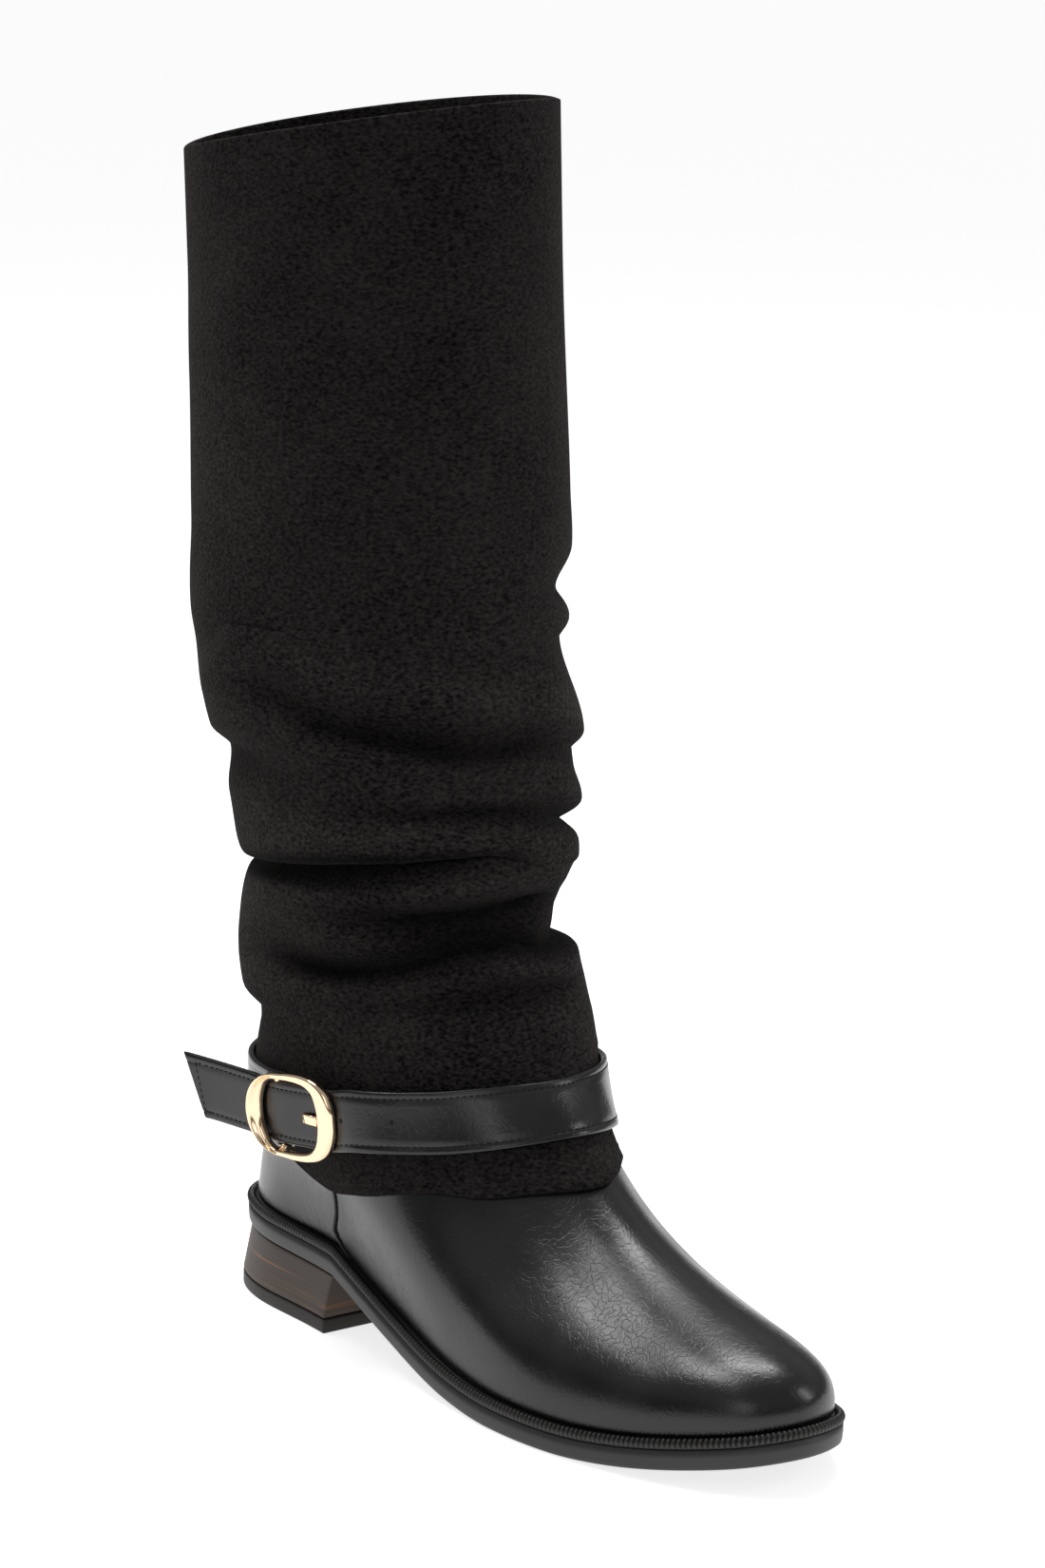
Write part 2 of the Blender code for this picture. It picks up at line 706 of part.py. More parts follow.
def strap_spot(distance):
    """Middle of the strap's upper pass at a distance in front of the bar, and its direction out."""
    turns = np.linspace(places + 3, places + leave_place, 40)
    wrapped = [(inner[1], outer[1]) for inner, outer in wrapped_rows(turns)]
    bar, _, _, out = bar_frame()
    start = bar + out * tail_base()
    wrapped.append((start, start + out * strap_thickness))
    inner, outer = np.array(wrapped).transpose(1, 0, 2)
    steps = np.linalg.norm(np.diff(inner, axis=0), axis=1)
    left = np.append(np.cumsum(steps[::-1])[::-1], 0)
    spot = np.array([np.interp(distance, left[::-1], column[::-1]) for column in inner.T])
    facing = np.array([np.interp(distance, left[::-1], column[::-1]) for column in (outer - inner).T])
    return spot, facing / np.linalg.norm(facing)


def make_strap(leather):
    lower = np.append(chape_place, np.arange(7.5, places + slack_place, 0.5))
    upper = np.linspace(places + slack_place, places + leave_place, 5)
    rows = chape_rows() + wrapped_rows(np.append(lower, upper)) + tail_rows()
    strap = ribbon("ankle_strap", rows, leather)
    bar, ahead, up, out = bar_frame()
    for number, distance in enumerate(hole_rows):
        spot, facing = strap_spot(prong_hole + distance)
        side = np.cross(facing, up)
        turns = np.radians(np.arange(0, 360, 36))[:, None]
        flat = spot + facing * strap_thickness / 2 + hole_radius * (side * np.cos(turns) + up * np.sin(turns))
        cut(strap, prism(f"hole_{number}", flat, facing * strap_thickness))
    half = prong_width / 2 + gap
    low, high = prong_thickness / 2 + gap, prong_thickness * 1.5 + gap
    flat = [(-high, -half), (low, -half), (low, half), (-high, half)]
    middle = bar + ahead * prong_hole + out * (tail_base() + strap_thickness / 2)
    flat = np.array([middle + ahead * a + up * b for a, b in flat])
    cut(strap, prism("prong_hole", flat, out * strap_thickness))
    reach = bar_corner() + gap + chape_thickness + gap / 2
    flat = [(-reach - gap, -reach), (reach + gap, -reach), (reach + gap, reach), (-reach - gap, reach)]
    flat = np.array([bar + ahead * a + out * n for a, n in flat])
    cut(strap, prism("prong_slot", flat, up * half))


def make_buckle(brass):
    bar, ahead, up, out = bar_frame()
    base = tail_base() + strap_thickness + gap
    lower = [(a, -b, c, -d) for a, b, c, d in frame_rows[-2:0:-1]]
    rings = []
    for oa, ou, ia, iu in frame_rows + lower:
        reach = frame_front if oa > 0 else frame_back
        outer = np.array([oa * reach, ou * frame_half_height])
        inner = np.array([ia * reach, iu * frame_half_height])
        groove = 0.4 if oa < -0.1 else 0.0
        section = [
            (1.0, 0.0),
            (0.0, 0.0),
            (0.0, 0.65),
            (0.15, 1.0),
            (0.5, 1.0 - groove),
            (0.85, 1.0),
            (1.0, 0.65),
        ]
        ring = []
        for share, rise in section:
            a, b = outer + (inner - outer) * share
            ring.append(bar + ahead * a + up * b + out * (base + rise * frame_thickness))
        rings.append(ring)
    rings = np.array(rings)
    faces = []
    count = rings.shape[1]
    for step in range(len(rings)):
        a, b = step * count, (step + 1) % len(rings) * count
        for c in range(count):
            d = (c + 1) % count
            faces.append((a + c, a + d, b + d, b + c))
    frame = solid("buckle_frame", rings.reshape(-1, 3), faces, brass)
    notch = frame_rows[6]
    top = notch[1] * frame_half_height - gap / 2
    edge = notch[3] * frame_half_height + gap / 2
    post = base + frame_thickness / 3
    rod = [(-top, post), (-top, -bar_radius), (top, -bar_radius), (top, post), (edge, post), (edge, bar_radius)]
    rod += [(-edge, bar_radius), (-edge, post)]
    flat = np.array([bar + up * b + out * n for b, n in rod])
    cut(frame, prism("bar_rod", flat, ahead * bar_radius), "UNION")


def make_prong(brass):
    bar, ahead, up, out = bar_frame()
    half = prong_thickness / 2
    hook = bar_corner() + gap + half
    turns = np.radians((60, 100, 140, 180, 220, 260, 290))
    path = [(hook * math.cos(a), hook * math.sin(a)) for a in turns]
    strap_inner = tail_base()
    strap_outer = strap_inner + strap_thickness
    tip = frame_rows[0][2] * frame_front - gap
    path += [
        (prong_hole / 2, strap_inner - 2 * gap - half),
        (prong_hole, strap_inner - gap - half),
        (prong_hole, strap_outer + 2 * gap + half),
        (tip, strap_outer + 4 * gap + half),
    ]
    path = np.array(path)
    steps = np.diff(path, axis=0)
    steps /= np.linalg.norm(steps, axis=1, keepdims=True)
    normals = np.stack([-steps[:, 1], steps[:, 0]], 1)
    normals = np.vstack([normals[:1], normals[:-1] + normals[1:], normals[-1:]])
    first = np.vstack([steps[:1], steps])
    square = np.stack([-first[:, 1], first[:, 0]], 1)
    normals /= np.sum(normals * square, axis=1, keepdims=True)
    ring = np.vstack([path + normals * half, (path - normals * half)[::-1]])
    flat = np.array([bar + ahead * a + out * n for a, n in ring])
    prism("buckle_prong", flat, up * prong_width / 2, brass)


def main():
    for obj in list(bpy.data.objects):
        bpy.data.objects.remove(obj)
    leather = material("black_leather", (0.012, 0.012, 0.013), 0.32)
    suede = material("black_suede", (0.012, 0.010, 0.009), 0.9)
    rubber = material("black_rubber", (0.02, 0.02, 0.022), 0.6)
    wood = material("stacked_wood", (0.09, 0.045, 0.025), 0.45)
    brass = material("polished_brass", (0.86, 0.67, 0.40), 0.2, 1.0)
    make_sole(rubber, leather)
    make_heel(wood, rubber)
    make_upper(leather)
    make_shaft(suede)
    make_seam("seam_strip_outer", 1, leather)
    make_seam("seam_strip_inner", -1, leather)
    make_strap(leather)
    make_buckle(brass)
    make_prong(brass)


if __name__ == "__main__":
    main()
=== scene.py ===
import json
import math

import bmesh
import bpy
import numpy as np
from mathutils import Matrix, Vector


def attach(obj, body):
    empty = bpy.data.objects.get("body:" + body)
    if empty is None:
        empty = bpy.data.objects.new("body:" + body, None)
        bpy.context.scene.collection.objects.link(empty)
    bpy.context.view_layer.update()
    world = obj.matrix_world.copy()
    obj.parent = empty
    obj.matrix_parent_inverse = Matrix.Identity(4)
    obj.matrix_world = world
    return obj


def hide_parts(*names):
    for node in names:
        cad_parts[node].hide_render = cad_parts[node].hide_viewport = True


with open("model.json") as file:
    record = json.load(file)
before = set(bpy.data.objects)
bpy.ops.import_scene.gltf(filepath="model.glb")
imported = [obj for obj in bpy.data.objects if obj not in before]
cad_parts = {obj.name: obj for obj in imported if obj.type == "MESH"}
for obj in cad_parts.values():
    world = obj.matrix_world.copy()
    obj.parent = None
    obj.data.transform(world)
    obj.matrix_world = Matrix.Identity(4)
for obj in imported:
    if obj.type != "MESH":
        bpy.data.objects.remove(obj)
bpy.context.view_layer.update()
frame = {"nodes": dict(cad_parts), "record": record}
print("stage: frame loaded")

# The boot's own surface, in metres: along from the back of the sole, across outwards, up
sole = {
    "soleLength": 0.266,
    "ballWidth": 0.086,
    "soleHeight": 0.0097,
    "toeSpring": 0.0103,
    "seatBack": 0.0323,
    "seatFront": 0.0303,
    "seatEnd": 0.27,
    "ballBack": 0.635,
    "ballFront": 0.735,
    "weltLedge": 0.0032,
    "heelCentre": 0.030,
    "gap": 0.0003,
}
ankleShape = {"height": 0.098, "centre": 0.0765, "offset": -0.003, "length": 0.118, "width": 0.0895}
calfShape = {
    "rim": 0.386,
    "front": 0.0047,
    "inner": 0.0077,
    "dip": 0.0045,
    "arch": 0.0072,
    "centre": 0.044,
    "length": 0.1262,
    "width": 0.1012,
}
wall = {"upper": 0.0018, "shaft": 0.0016}

# share of the length, half widths outer and inner, from the toe round to the heel
outlineRows = [
    (1.000, -0.03, -0.03),
    (0.976, 0.37, -0.44),
    (0.915, 0.64, -0.72),
    (0.820, 0.87, -0.94),
    (0.690, 1.01, -0.99),
    (0.550, 0.96, -0.79),
    (0.400, 0.82, -0.61),
    (0.240, 0.69, -0.63),
    (0.105, 0.61, -0.61),
    (0.026, 0.38, -0.38),
    (0.000, 0.00, 0.00),
]
places = 2 * (len(outlineRows) - 1)

# place, bearing on the ankle, lower handle up and out, upper handle length and tilt
meridianRows = [
    (0, 0, 0.0318, 0.0050, 0.0850, 33),
    (2, 20, 0.0280, 0.0040, 0.0850, 22),
    (4, 44, 0.0250, 0.0027, 0.0620, 3),
    (6, 78, 0.0225, 0.0023, 0.0370, 3),
    (8, 128, 0.0222, -0.0020, 0.0230, 2),
    (10, 180, 0.0222, -0.0020, 0.0230, 2),
]
meridianRows += [(places - i, 360 - bearing, *handles) for i, bearing, *handles in meridianRows[4:0:-1]]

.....

Set down exactly the lines from the line that contains "0.010, 0.009), 0.9)" to the line that contains "before = set(bpy.data.objects)", both lines included, and nothing more.

ANSWER FOR THIS EXERCISE =>
    suede = material("black_suede", (0.012, 0.010, 0.009), 0.9)
    rubber = material("black_rubber", (0.02, 0.02, 0.022), 0.6)
    wood = material("stacked_wood", (0.09, 0.045, 0.025), 0.45)
    brass = material("polished_brass", (0.86, 0.67, 0.40), 0.2, 1.0)
    make_sole(rubber, leather)
    make_heel(wood, rubber)
    make_upper(leather)
    make_shaft(suede)
    make_seam("seam_strip_outer", 1, leather)
    make_seam("seam_strip_inner", -1, leather)
    make_strap(leather)
    make_buckle(brass)
    make_prong(brass)


if __name__ == "__main__":
    main()
=== scene.py ===
import json
import math

import bmesh
import bpy
import numpy as np
from mathutils import Matrix, Vector


def attach(obj, body):
    empty = bpy.data.objects.get("body:" + body)
    if empty is None:
        empty = bpy.data.objects.new("body:" + body, None)
        bpy.context.scene.collection.objects.link(empty)
    bpy.context.view_layer.update()
    world = obj.matrix_world.copy()
    obj.parent = empty
    obj.matrix_parent_inverse = Matrix.Identity(4)
    obj.matrix_world = world
    return obj


def hide_parts(*names):
    for node in names:
        cad_parts[node].hide_render = cad_parts[node].hide_viewport = True


with open("model.json") as file:
    record = json.load(file)
before = set(bpy.data.objects)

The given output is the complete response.